While I don't know how to do this with inspect, I achieve the desire output through regular queries. For this example, I created a sqlite table based on your example. First, we connect and reflect on this existing database.

from sqlalchemy.ext.automap import automap_base
from sqlalchemy.orm import sessionmaker
from sqlalchemy import select
eng = create_engine("sqlite:///databases/example_table.db")

Base = automap_base()
Base.prepare(eng, reflect=True)
Table = Base.classes.example_table

To facilitate our query, we instantiate a session,

Session = sessionmaker(bind=eng)
session = Session()

and perform the query, saving the outcome to result.

stmt = select('*').select_from(Table)
result = session.execute(stmt).fetchall()

The elements of this query are instances of the sqlalchemy RowProxy class, which has a keys method that can be used to access the column names.

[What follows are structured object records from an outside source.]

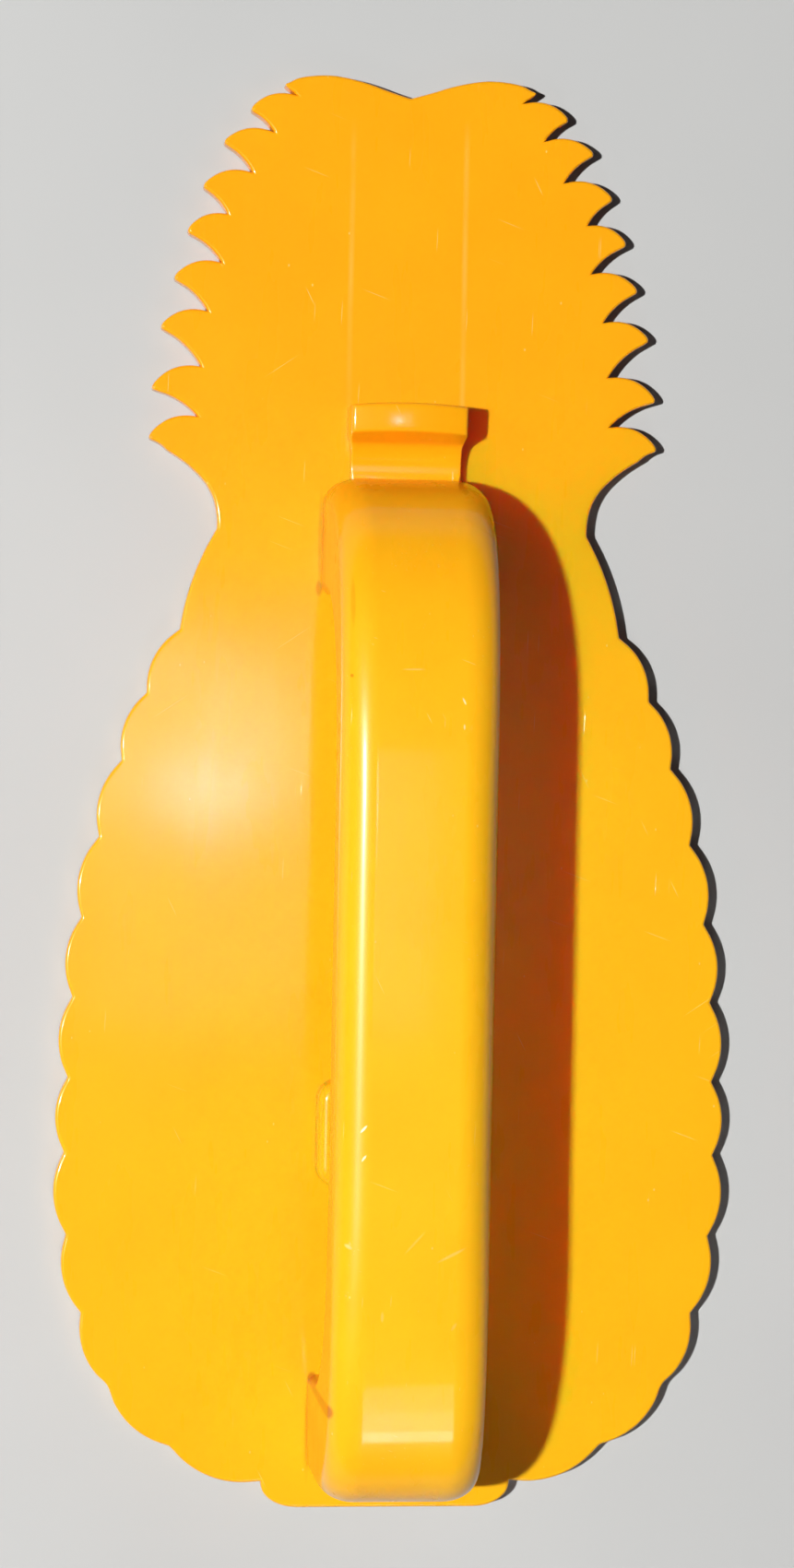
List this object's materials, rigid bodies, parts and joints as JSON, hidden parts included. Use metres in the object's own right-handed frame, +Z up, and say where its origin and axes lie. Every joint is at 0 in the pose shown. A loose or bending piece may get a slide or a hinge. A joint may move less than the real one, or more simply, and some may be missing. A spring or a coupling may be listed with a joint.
{
  "type": "pineapple slicer",
  "caption": "Flat pineapple-shaped guard plate with a strap handle and a thumb slide that pushes a flat serrated blade out of the notch in the crown.",
  "frame": {"origin": "middle of the plate's length and width, on its flat underside", "axes": "+Y along the plate towards the crown, +Z up through the handle, +X to the right seen from above"},
  "size_m": [0.102, 0.2163, 0.034],
  "materials": {
    "plate_plastic": "satin gloss, fine scratches",
    "handle_plastic": "satin gloss, worn edges",
    "liner_plastic": "moulded satin",
    "slide_plastic": "gloss, thumb worn",
    "block_plastic": "natural nylon",
    "blade_steel": "ground and brushed along its length",
    "spring_steel": "rolled strip",
    "fastener_steel": "plain"
  },
  "bodies": {
    "guard": {"pineapple_plate": "plate_plastic", "handle_shell": "handle_plastic", "handle_liner": "liner_plastic", "blade_cover": "liner_plastic", "middle_guide": "plate_plastic", "friction_spring": "spring_steel", "handle_screw_front_left": "fastener_steel", "handle_screw_front_right": "fastener_steel", "handle_screw_rear_left": "fastener_steel", "handle_screw_rear_right": "fastener_steel", "guide_screw_left": "fastener_steel", "guide_screw_right": "fastener_steel", "cover_screw_front_left": "fastener_steel", "cover_screw_front_right": "fastener_steel", "cover_screw_middle_left": "fastener_steel", "cover_screw_middle_right": "fastener_steel", "liner_screw_front": "fastener_steel", "liner_screw_rear": "fastener_steel"},
    "slide": {"thumb_slide": "slide_plastic", "slide_block": "block_plastic", "blade": "blade_steel", "blade_rivet_front": "fastener_steel", "blade_rivet_rear": "fastener_steel"}
  },
  "joints": [
    {"name": "thumb_slide_travel", "type": "slide", "parent": "guard", "child": "slide", "axis": [0, 1, 0], "range_m": [0, 0.0424]}
  ]
}
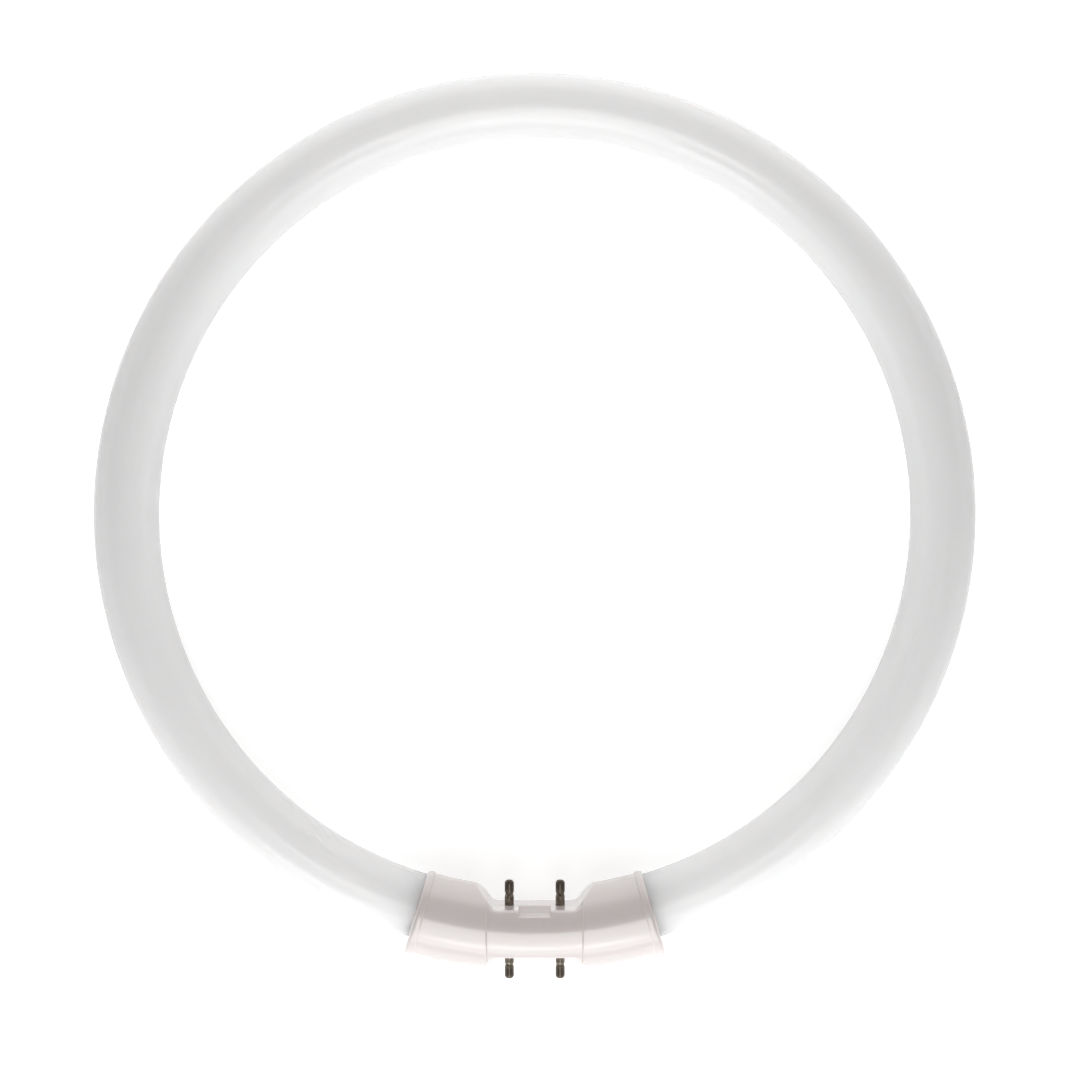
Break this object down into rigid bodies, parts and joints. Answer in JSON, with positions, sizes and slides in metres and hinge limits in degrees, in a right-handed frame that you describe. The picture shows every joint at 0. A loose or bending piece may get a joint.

Consequently, we can transform the result with a few short functions.

def result_dict(r):
    return dict(zip(r.keys(), r))

def result_dicts(rs): 
    return list(map(result_dict, rs))

result_dicts(result)

which returns

[{'id': 1, 'column1': 'value1', 'column2': 'value4'},
 {'id': 2, 'column1': 'value2', 'column2': 'value5'},
 {'id': 3, 'column1': 'value3', 'column2': 'value6'}]

Upvotes: 3

adriansdq
adriansdq

Reputation: 80

Maybe you have a look here:

http://docs.sqlalchemy.org/en/rel_1_0/core/reflection.html

The inspector object could help you solving your problem.